Israel strikes Hamas Gaza post over kite attacks

Gaza City (Palestinian Territories) (AFP) –


Israel struck a facility of the Gaza Strip's Hamas rulers overnight, the movement's military wing said on Sunday, with the Israeli army saying it was reacting to kite-borne fire bombings.

A military spokeswoman said it was a direct response to a new Palestinian tactic of flying kites with firebombs attached across the Gaza border into Israel to set farmers' fields alight.

"Last night an aircraft struck a terror post belonging to the Hamas terror organisation adjacent to the security fence in the northern Gaza Strip," a spokeswoman told AFP, without describing the target.
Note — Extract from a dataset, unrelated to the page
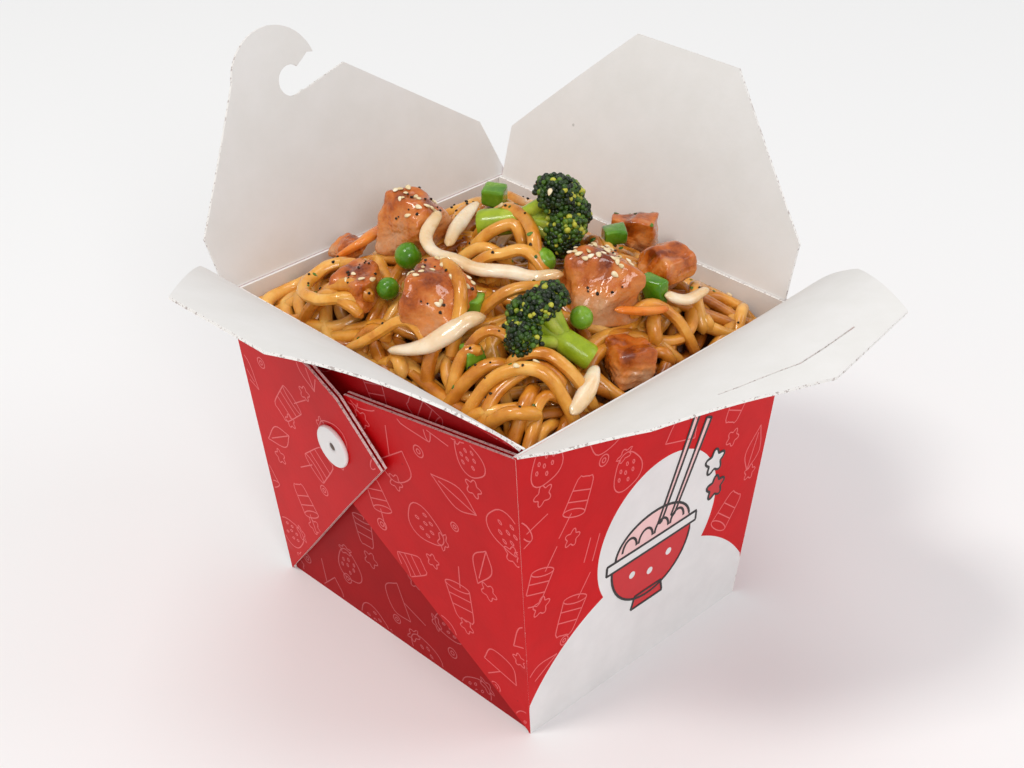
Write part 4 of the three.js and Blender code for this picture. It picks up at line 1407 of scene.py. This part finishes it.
def floret(name, crown, foot, lobes, dome_radius, stalk_radius, seed):
    """A stalk from foot to crown that branches into lobes of buds."""
    rng = np.random.default_rng(seed)
    crown, foot = np.asarray(crown, float), np.asarray(foot, float)
    axis = unit((crown - foot)[None])[0]
    fork = foot + (crown - foot) * 0.5
    stalk, buds = Heap(), Heap()
    trunk = smooth_curve([foot, foot + (fork - foot) * 0.5, fork, crown], 0.8)
    thick = stalk_radius * np.interp(np.linspace(0, 1, len(trunk)), [0, 0.04, 0.45, 1], [0.9, 1.0, 0.95, 0.5])
    points, faces = tube(trunk, thick, sides=22, flat=0.9)
    points = points + 0.12 * waves(points, rng, 3.0, 2)[:, None] * unit(points - fork)
    stalk.add(points, faces, tone=rng.uniform(0.3, 0.6))
    side = unit(np.cross(axis, [0.0, 0.0, 1.0])[None])[0]
    over = np.cross(side, axis)
    for lobe in range(lobes):
        around = lobe * GOLDEN_ANGLE * 1.7
        spread = 0.0 if lobe == 0 else (0.75 if lobe < lobes * 0.6 else 1.15)
        pull = side * math.cos(around) * spread + over * math.sin(around) * spread
        centre = crown + pull * dome_radius * 1.25 + axis * dome_radius * (0.5 - 0.55 * spread)
        centre = centre + [0, 0, spread * 0.2]
        branch = smooth_curve([fork - axis * 1.0, fork + (centre - fork) * 0.5 + pull * 0.3, centre], 0.8)
        thin = stalk_radius * np.linspace(0.55, 0.34, len(branch))
        stalk.add(*tube(branch, thin, sides=10), tone=rng.uniform(0.4, 0.8))
        radius = dome_radius * rng.uniform(0.85, 1.1)
        stalk.add(centre + MIDDLE_NET[0] * radius * 0.8, [MIDDLE_NET[1]], tone=0.1)
        outward = unit((centre - fork)[None])[0]
        count = int(8.5 * radius ** 2)
        k = np.arange(count)
        high = 1 - 1.5 * (k + 0.5) / count
        flat = np.sqrt(1 - high ** 2)
        first = unit(np.cross(outward, [0.3, 0.2, 0.9])[None])[0]
        second = np.cross(outward, first)
        directions = (high[:, None] * outward + (flat * np.cos(k * GOLDEN_ANGLE))[:, None] * first
                      + (flat * np.sin(k * GOLDEN_ANGLE))[:, None] * second)
        tone = rng.uniform(0.1, 0.6)
        for direction in directions:
            size = rng.uniform(0.5, 0.86)
            spot = centre + direction * radius * (0.9 + rng.uniform(-0.08, 0.14)) + rng.normal(0, 0.12, 3)
            yellow = 1.0 if rng.random() < 0.035 else np.clip(tone + rng.normal(0, 0.24), 0, 1)
            buds.add(spot + TINY_NET[0] * size, [TINY_NET[1]], tone=yellow)
    stem = stalk.build(name + "_stalk", [stalk_finish], "carton", "broccoli")
    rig.replaces(stem, name)
    return buds.build(name + "_buds", [bud_finish], "carton", "broccoli")


crown_1, foot_1 = on_heap([(9.5, -9, 9.5), (-3, 8, 5)])
crown_2, foot_2 = on_heap([(-20.5, -28.5, 6), (-13.5, -40.5, 3)])
buds_1 = floret("broccoli_1", crown_1, foot_1, 9, 4.8, 3.9, 5)
buds_2 = floret("broccoli_2", crown_2, foot_2, 10, 4.5, 3.5, 6)

# %% [markdown]
# ## Strips
# Onion and bean sprout strips are pale and watery, clear enough for light to run along inside them;
# carrot strips are dense and orange. Both are oval tubes along a few points on the heap, thick in the
# middle and drawn to soft ends.

# %% Strips
# Onion: light soaks well into it, and its ends have taken up some sauce.
onion_finish = food(
    "stewed_onion_strip",
    [(0.2, "#bd8344"), (0.42, "#dfbb8c"), (0.7, "#efdcc2")],
    90.0, 0.24, 0.9, 0.15, scatter=0.45, depth=0.004, radius=(1.0, 0.7, 0.5),
)
# Carrot: denser, so its colour stays strong.
carrot_finish = food(
    "stewed_carrot_strip",
    [(0.2, "#b24a0e"), (0.5, "#dd7a22"), (0.8, "#eb9a45")],
    120.0, 0.28, 0.6, 0.25, scatter=0.25,
)
STRIP_RISE = 3.5  # how far noodles may lift a strip off its route


def strip(name, route, width, flat, finish, slot, seed):
    """A vegetable strip along a route of x, y and lift."""
    rng = np.random.default_rng(seed)
    line = smooth_curve(on_heap(route), 0.7)
    # It rests on whatever noodles are under it.
    resting, _ = settle(line[:, :2], TOP_CAP)
    line[:, 2] = rolling_mean(np.clip(resting + 0.3, line[:, 2], line[:, 2] + STRIP_RISE), 9)
    t = np.linspace(-1, 1, len(line))
    radii = width / 2 * (1 - 0.42 * t ** 2) * np.clip(rounded_ends(line, width / 2) / (width / 2), 0.05, 1)
    points, faces = tube(line, radii, sides=20, flat=flat, spin=0.5 * np.sin(2 * t + seed))
    points = points + 0.15 * np.stack([waves(points, rng, 6.0, 2) for _ in range(3)], 1)
    piece = Heap()
    piece.add(points, faces, tone=np.repeat(rng.uniform(0.5, 0.8) - 0.5 * np.abs(t) ** 3, 20))
    made = piece.build(name + "_strip", [finish], "carton", slot)
    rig.replaces(made, name)


for seed, (name, (route, width)) in enumerate(STRIPS.items()):
    slot = name.split("_")[0]
    finish, flat = (onion_finish, 0.62) if slot == "sprout" else (carrot_finish, 0.7)
    strip(name, route, width, flat, finish, slot, seed + 3)

# %% [markdown]
# ## Peas and cut beans
# Peas are round with a dent where they sat in the pod; the beans are short knife-cut lengths with
# crisp corners. Both keep the bright green of vegetables that have only just been cooked.

# %% Greens
# Greens: bright, wet and smooth.
green_finish = food(
    "bright_cooked_green",
    [(0.15, "#284e07"), (0.45, "#4a7f10"), (0.75, "#85ab2e")],
    130.0, 0.25, 0.6, 0.15, scatter=0.2, radius=(0.5, 1.0, 0.2),
)
BEAN_TURNS = {"bean_1": 30, "bean_2": -50, "bean_3": 70, "bean_4": 55, "bean_5": 0, "bean_6": 20}
for name in toppings:
    kind = name.split("_")[0]
    if kind not in ("pea", "bean"):
        continue
    rng = np.random.default_rng(sum(map(ord, name)))
    ball, faces = MIDDLE_NET
    if kind == "pea":
        dent = np.clip(ball @ unit(rng.normal(size=(1, 3)) + [0, 0, 1.0])[0], 0, 1) ** 12
        points = ball * (1 - 0.14 * dent)[:, None] * rng.uniform(0.94, 1.0, 3)
    else:
        points = ball * cut_block(MIDDLE_NET, rng, 3, 14.0)[:, None]
    points = fit_to(points, name, BEAN_TURNS.get(name, 0), grow=0.9)
    points = points + 0.06 * waves(points, rng, 2.5, 2)[:, None] * unit(points - points.mean(0))
    piece = Heap()
    piece.add(points, [faces], tone=rng.uniform(0.2, 0.9))
    made = piece.build(name + "_green", [green_finish], "carton", "green", smooth=50)
    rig.replaces(made, name)

# %% [markdown]
# ## Seeds, pepper and herbs
# A last pinch of sesame, crushed pepper and chopped herbs falls on whatever faces up. Each grain is
# put on a random upward face of the piece it landed on, and laid flat to it.

# %% Sprinkles
# Sesame is a pale, slightly oily seed.
seed_finish = food(
    "toasted_sesame_seed",
    [(0.2, "#c9a873"), (0.5, "#e6d2a8"), (0.85, "#f3e8cf")],
    400.0, 0.4, 0.3, 0.2,
)
# Pepper is nearly black and quite dull.
pepper_finish = food(
    "crushed_black_pepper",
    [(0.3, "#17120e"), (0.6, "#33271c"), (0.9, "#5b4630")],
    900.0, 0.6, 0.1, 0.6,
)
# Herbs are thin wet flecks, darker than the vegetables.
herb_finish = food(
    "chopped_green_herb",
    [(0.2, "#24430c"), (0.5, "#40661a"), (0.85, "#6f9132")],
    500.0, 0.4, 0.3, 0.4,
)
FACING_UP = 0.55  # least upward part of a face's normal that a grain stays on


def landing_spots(piece, count, rng, area=None):
    """Random points on a piece's upward faces, in millimetres, with their normals. area narrows them."""
    mesh = piece.data
    centres = np.empty(len(mesh.polygons) * 3)
    normals = np.empty(len(mesh.polygons) * 3)
    mesh.polygons.foreach_get("center", centres)
    mesh.polygons.foreach_get("normal", normals)
    centres, normals = centres.reshape(-1, 3) / MM, normals.reshape(-1, 3)
    open_up = normals[:, 2] > FACING_UP
    if area is not None:
        open_up &= area(centres)
    chosen = rng.choice(np.flatnonzero(open_up), count)
    return centres[chosen], normals[chosen]


def grain(rng, centre, normal, size, shape):
    """One grain lying on a surface, turned at random about its normal."""
    normal = unit((normal + rng.normal(0, 0.18, 3))[None])[0]
    first = unit(np.cross(normal, rng.normal(size=3))[None])[0]
    second = np.cross(normal, first)
    ball = TINY_NET[0]
    taper = 1 - 0.35 * ball[:, 0]
    body = ball * shape * size * np.stack([np.ones(len(ball)), taper, taper], 1)
    return centre + normal * shape[2] * size * 0.7 + body @ np.stack([first, second, normal])


def sprinkle(name, targets, finish, slot, shape, sizes, seed, rough=0.0):
    """Grains of one kind over several pieces. targets holds each piece, its count and its area."""
    rng = np.random.default_rng(seed)
    heap = Heap()
    for piece, count, area in targets:
        centres, normals = landing_spots(piece, count, rng, area=area)
        for centre, normal in zip(centres, normals):
            points = grain(rng, centre, normal, rng.uniform(*sizes), np.array(shape))
            points = points + rng.normal(0, rough, points.shape)
            heap.add(points, [TINY_NET[1]], tone=rng.uniform(0, 1))
    return heap.build(name, [finish], "carton", slot)


def above(piece, depth):
    """Keeps spots within depth of a piece's top."""
    top = max(v.co.z for v in piece.data.vertices) / MM
    return lambda centres: centres[:, 2] > top - depth


seed_targets = [
    (chunks["chicken_4"], 34, above(chunks["chicken_4"], 5)),
    (chunks["chicken_2"], 20, above(chunks["chicken_2"], 7)),
    (chunks["chicken_1"], 16, None), (chunks["chicken_3"], 5, None),
    (buds_2, 12, None), (buds_1, 3, None), (noodles, 12, None),
]
pepper_targets = [(chunks[f"chicken_{n}"], 14, None) for n in (1, 2, 3, 4)]
pepper_targets += [(noodles, 90, None), (buds_2, 6, None)]
herb_targets = [(noodles, 60, None), (chunks["chicken_6"], 6, None)]
sprinkle("sesame_seeds", seed_targets, seed_finish, "sprout", (1.15, 0.75, 0.38), (0.6, 0.95), 71)
sprinkle("pepper_grains", pepper_targets, pepper_finish, "noodle", (0.42, 0.34, 0.25), (0.6, 1.2), 72, 0.03)
sprinkle("herb_flecks", herb_targets, herb_finish, "green", (0.8, 0.5, 0.12), (0.5, 1.1), 73, 0.06)

# %% Finish
json.dump({"cad": cad_bounds, "visual": [list(corner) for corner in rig.bounds()]}, open("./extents.json", "w"))
print(open("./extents.json").read())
Hamas's Ezzedine al-Qassam Brigades military wing said in a statement that it was a border observation post and that nobody was injured in the attack.

"The strike was in response to an incident that took place yesterday in which terrorists launched burning incendiaries in an attempt to light fires in Israeli territory," the Israeli spokeswoman said.
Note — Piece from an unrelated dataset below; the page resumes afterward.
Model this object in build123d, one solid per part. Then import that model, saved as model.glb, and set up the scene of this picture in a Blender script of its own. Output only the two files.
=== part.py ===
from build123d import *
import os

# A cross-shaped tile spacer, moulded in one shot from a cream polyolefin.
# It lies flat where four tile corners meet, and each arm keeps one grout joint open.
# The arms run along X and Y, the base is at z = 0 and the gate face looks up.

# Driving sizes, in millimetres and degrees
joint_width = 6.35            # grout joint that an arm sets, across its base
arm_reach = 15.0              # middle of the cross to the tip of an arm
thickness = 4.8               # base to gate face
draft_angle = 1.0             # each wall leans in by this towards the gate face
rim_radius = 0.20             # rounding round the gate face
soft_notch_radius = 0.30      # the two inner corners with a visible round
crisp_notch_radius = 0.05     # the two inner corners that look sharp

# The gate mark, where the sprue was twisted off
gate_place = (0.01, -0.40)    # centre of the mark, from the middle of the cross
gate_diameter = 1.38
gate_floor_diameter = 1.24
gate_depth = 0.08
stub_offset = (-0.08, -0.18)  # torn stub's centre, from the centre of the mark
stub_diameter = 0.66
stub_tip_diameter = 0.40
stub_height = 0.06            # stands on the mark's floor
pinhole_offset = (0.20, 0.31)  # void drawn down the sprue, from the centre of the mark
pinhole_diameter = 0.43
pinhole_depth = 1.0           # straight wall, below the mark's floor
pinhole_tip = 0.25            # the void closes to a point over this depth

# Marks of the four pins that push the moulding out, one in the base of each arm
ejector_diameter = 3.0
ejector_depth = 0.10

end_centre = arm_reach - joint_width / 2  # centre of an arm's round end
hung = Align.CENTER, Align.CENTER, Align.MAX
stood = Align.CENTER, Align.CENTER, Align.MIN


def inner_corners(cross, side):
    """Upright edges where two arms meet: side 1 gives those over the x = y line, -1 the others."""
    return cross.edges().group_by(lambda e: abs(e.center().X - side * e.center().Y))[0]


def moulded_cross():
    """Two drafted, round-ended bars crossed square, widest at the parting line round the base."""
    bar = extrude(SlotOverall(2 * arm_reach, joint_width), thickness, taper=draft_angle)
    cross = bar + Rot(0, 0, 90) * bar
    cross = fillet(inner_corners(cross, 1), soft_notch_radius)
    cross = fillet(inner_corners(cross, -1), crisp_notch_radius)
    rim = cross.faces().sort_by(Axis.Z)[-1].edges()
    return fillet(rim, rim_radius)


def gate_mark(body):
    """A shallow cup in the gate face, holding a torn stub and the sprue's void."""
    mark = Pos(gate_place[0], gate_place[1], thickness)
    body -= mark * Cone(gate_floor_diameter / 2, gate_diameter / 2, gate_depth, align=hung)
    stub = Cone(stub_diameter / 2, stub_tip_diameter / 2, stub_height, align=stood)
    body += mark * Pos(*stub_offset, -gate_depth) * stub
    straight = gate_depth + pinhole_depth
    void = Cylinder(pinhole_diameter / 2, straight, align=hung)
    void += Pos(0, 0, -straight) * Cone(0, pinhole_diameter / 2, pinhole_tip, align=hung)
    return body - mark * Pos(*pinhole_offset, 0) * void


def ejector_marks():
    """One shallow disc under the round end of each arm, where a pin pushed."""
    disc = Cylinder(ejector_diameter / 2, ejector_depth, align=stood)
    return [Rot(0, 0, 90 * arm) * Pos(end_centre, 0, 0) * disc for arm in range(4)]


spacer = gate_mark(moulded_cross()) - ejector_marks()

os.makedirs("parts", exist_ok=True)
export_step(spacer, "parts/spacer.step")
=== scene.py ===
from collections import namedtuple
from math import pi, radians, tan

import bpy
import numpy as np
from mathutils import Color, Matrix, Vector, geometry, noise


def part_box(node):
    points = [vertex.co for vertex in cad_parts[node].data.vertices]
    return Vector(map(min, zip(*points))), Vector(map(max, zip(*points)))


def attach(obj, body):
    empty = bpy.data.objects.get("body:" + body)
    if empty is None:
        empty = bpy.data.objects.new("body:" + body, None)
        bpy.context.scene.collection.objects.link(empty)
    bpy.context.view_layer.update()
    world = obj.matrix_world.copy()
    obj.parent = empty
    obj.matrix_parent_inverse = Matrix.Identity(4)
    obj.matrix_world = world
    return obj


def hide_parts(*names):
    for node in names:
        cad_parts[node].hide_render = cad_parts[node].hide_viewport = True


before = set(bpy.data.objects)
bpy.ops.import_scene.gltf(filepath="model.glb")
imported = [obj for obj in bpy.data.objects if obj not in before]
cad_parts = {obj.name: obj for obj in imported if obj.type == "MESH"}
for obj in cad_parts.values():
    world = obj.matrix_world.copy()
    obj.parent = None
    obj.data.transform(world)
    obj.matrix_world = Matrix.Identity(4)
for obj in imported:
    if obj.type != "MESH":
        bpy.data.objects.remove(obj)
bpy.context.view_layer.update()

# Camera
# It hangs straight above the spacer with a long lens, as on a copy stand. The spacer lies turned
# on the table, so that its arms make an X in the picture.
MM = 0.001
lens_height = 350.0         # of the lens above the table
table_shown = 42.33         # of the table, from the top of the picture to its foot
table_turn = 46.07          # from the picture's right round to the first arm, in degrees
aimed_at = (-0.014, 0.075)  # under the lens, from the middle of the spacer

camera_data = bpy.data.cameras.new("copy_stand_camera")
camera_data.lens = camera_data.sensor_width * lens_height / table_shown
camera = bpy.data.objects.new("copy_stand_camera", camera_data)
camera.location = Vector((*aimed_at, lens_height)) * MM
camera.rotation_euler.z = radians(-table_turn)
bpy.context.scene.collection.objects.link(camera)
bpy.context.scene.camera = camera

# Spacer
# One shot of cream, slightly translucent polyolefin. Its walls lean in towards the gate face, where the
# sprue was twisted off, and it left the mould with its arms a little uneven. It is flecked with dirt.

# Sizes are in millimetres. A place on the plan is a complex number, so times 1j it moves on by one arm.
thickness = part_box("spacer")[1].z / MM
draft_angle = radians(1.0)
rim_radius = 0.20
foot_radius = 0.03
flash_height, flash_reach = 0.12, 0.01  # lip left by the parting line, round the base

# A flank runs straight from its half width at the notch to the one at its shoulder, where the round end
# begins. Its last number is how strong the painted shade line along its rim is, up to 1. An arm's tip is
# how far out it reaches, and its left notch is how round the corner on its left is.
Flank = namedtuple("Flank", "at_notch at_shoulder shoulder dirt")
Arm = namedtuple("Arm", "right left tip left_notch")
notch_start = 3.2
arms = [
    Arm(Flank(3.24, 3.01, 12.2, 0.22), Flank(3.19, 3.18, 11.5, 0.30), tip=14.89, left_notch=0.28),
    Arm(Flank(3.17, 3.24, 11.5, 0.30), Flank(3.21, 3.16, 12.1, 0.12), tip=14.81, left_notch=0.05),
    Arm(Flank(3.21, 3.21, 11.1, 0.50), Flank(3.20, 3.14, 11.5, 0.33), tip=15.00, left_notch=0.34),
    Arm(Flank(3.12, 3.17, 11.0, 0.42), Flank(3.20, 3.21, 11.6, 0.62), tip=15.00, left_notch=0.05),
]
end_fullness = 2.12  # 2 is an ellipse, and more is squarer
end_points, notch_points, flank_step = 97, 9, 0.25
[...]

Israeli media have in recent days reported significant damage to farms due to kite-flown Molotov cocktails, though the devices face difficult odds in making it across the fence while staying alight.
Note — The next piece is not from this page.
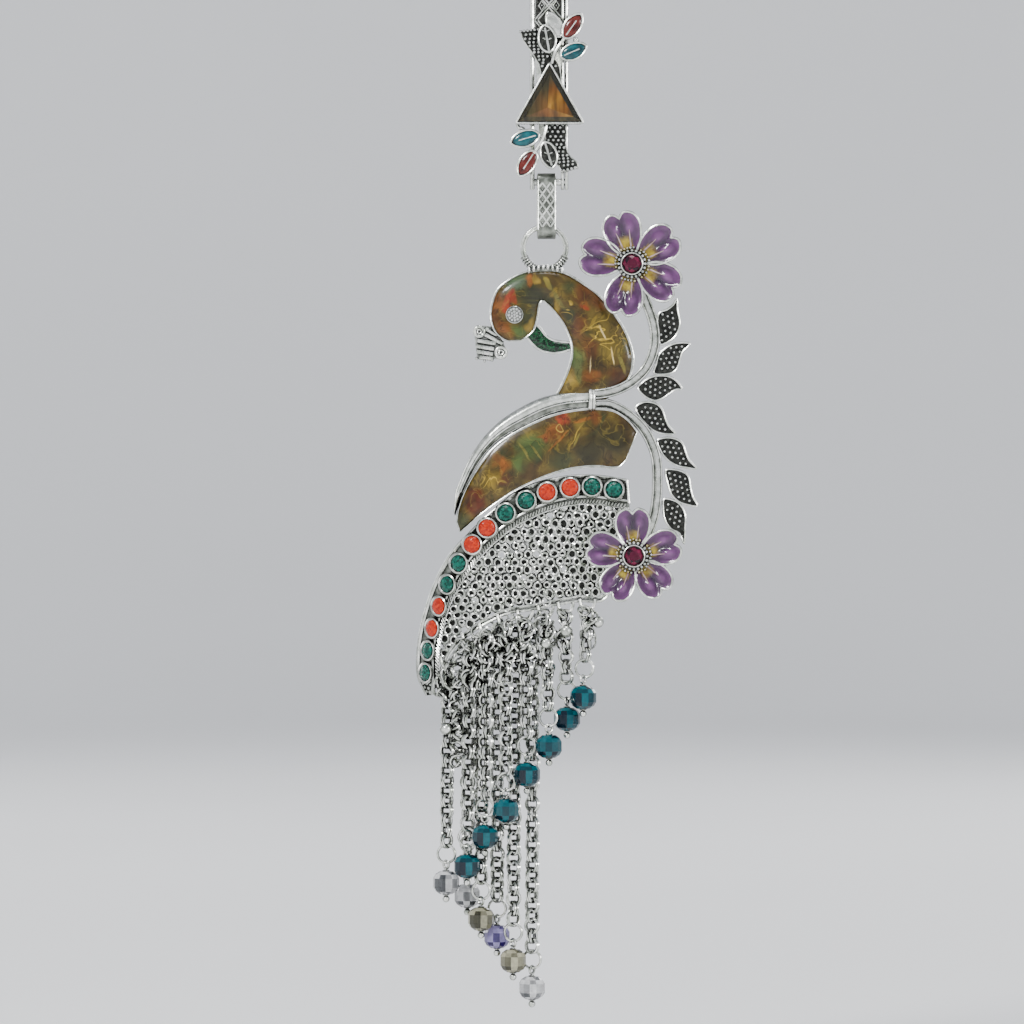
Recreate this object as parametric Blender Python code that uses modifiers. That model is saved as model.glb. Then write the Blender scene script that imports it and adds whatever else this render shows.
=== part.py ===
"""Hair bun pin: a hook bar, a strip bail and a peacock pendant with a chain fringe.

Shapes are drawn in millimetres in the XZ plane, front towards -Y, and each finished
piece is scaled to metres. The origin is the inside of the hook's bend.
"""

import math

import bmesh
import bpy
from mathutils import Matrix, Vector

MM = 0.001
SOLVER = "MANIFOLD"  # for the castings, where the exact solver leaves open edges
GAP = 0.25  # clearance between two pieces
FLAT_ANGLE = 0.5  # degrees

# Hook bar
BAR_HALF_WIDTH = 3.8
BAR_FRONT, BAR_BACK = -3.4, -2.4
BAR_END = -47.0
PANEL_END = -18.4
HOOK_RADIUS = 2.4
PRONG_THICKNESS = 0.9
PRONG_START, PRONG_END = -3.4, -40.0
PRONG_TAPER, PRONG_TIP, PRONG_POINT = 1.8, 1.0, 2.0  # half widths, and the point's length
RAIL_WIDTH = 1.0
RAIL_RISE = 0.5
GROOVE, GROOVE_DEPTH = (3.2, 3.42), 0.35  # x range of the line that splits the right rail
LATTICE_TOP, LATTICE_PITCH, LATTICE_REACH, LATTICE_WIRE = -4.0, 6.5, 3.1, 0.36
LATTICE_BOSS = ((0, 0.35), (0.75, 0), (0, -0.4))  # radius, height
BOSS_X = 1.5
TRUNK_FRONT, TRUNK_EDGE = -4.3, (0.5, 0.4)
MOTIF_BACK, TWIG_RADIUS = -3.7, 0.42
TWIGS = (  # x, y, z
    ((0.5, -4.9, -21.8), (1.2, -5.1, -19.6), (2.9, -4.9, -16.9)),
    ((-0.4, -4.9, -33.2), (-1.0, -5.2, -36.2), (-1.7, -5.1, -37.8), (-3.0, -4.9, -39.8)),
    ((1.6, -4.7, -18.9), (2.6, -4.7, -20.3)), ((-1.1, -5.0, -36.6), (-2.2, -4.9, -36.1)),
)

# Hinges, both along X
BAIL_AXIS = (-0.5, -2.9, -45.4)
RING_AXIS = (-0.9, -2.9, -54.3)
CROSS_BAR_RADIUS = 0.7
BAIL_HALF_WIDTH = 1.9
BAIL_INNER = 1.2
BAIL_STRIP = 0.6
BAIL_BOTTOM = -56.2

# Pendant
RING_RADIUS = 4.3
RING_WIRE = 0.6
BACK = -2.1
NECK_FRONT, NECK_FLOOR = -4.3, 1.0
WALL = 0.5
WING_RECESS = 1.2
BEAK_FRONT, BEAK_WALL, BEAK_RECESS = -4.0, 0.35, 0.9
SPRAY_BACK, SPRAY_FRONT = -2.4, -3.7
BRANCH_FRONT, BRANCH_EDGE = -4.9, (0.7, 0.6)
FORK_RADIUS, FORK_Y = 0.92, -3.3
COLLAR, COLLAR_RADIUS, COLLAR_HALF_HEIGHT = (8.6, -3.6, -88.8), 1.6, 2.2
FOOT = ((-4.0, -63.4), (-3.2, -62.0), (-0.8, -62.4), (1.6, -62.0), (2.6, -63.2), (-0.8, -63.2))
FOOT_FRONT, FOOT_EDGE = -4.2, (0.4, 0.3)
EYE = (-6.9, -72.0)
EYE_Y, EYE_POST, EYE_POST_RADIUS, EYE_SEAT = -4.1, (1.1, -1.2), 1.5, 1.9
EYE_STONE = 1.65
CREST_Y, CREST_COIL_WIRE, CREST_ROW_WIRE, CREST_EDGE_WIRE = -3.2, 0.34, 0.5, 0.42
CREST_COILS = ((-14.1, -75.4, 1.1), (-9.8, -79.4, 1.25))  # x, z, radius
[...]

Forty-nine Palestinians have been killed by Israeli forces since protests and clashes began along the Gaza border on March 30, and hundreds of others have been wounded by gunfire.

Demonstrators are demanding the right to return to their homes seized by Israel in 1948, which Israel argues would effectively spell the end of their country as a Jewish state.

No Israelis have been hurt in the weeks of protests and the military has faced international criticism for its use of live ammunition.

The Israeli military spokeswoman made a point of adding that the latest strike had no connection to a so-far unexplained explosion in the central Gaza Strip on Saturday which killed six Hamas fighters.

Ezzedine al-Qassam said the dead were all its members and blamed Israel for the explosion, without providing details or proof.

Some past explosions in the Gaza Strip have resulted from the accidental detonation of explosive materials belonging to militant groups.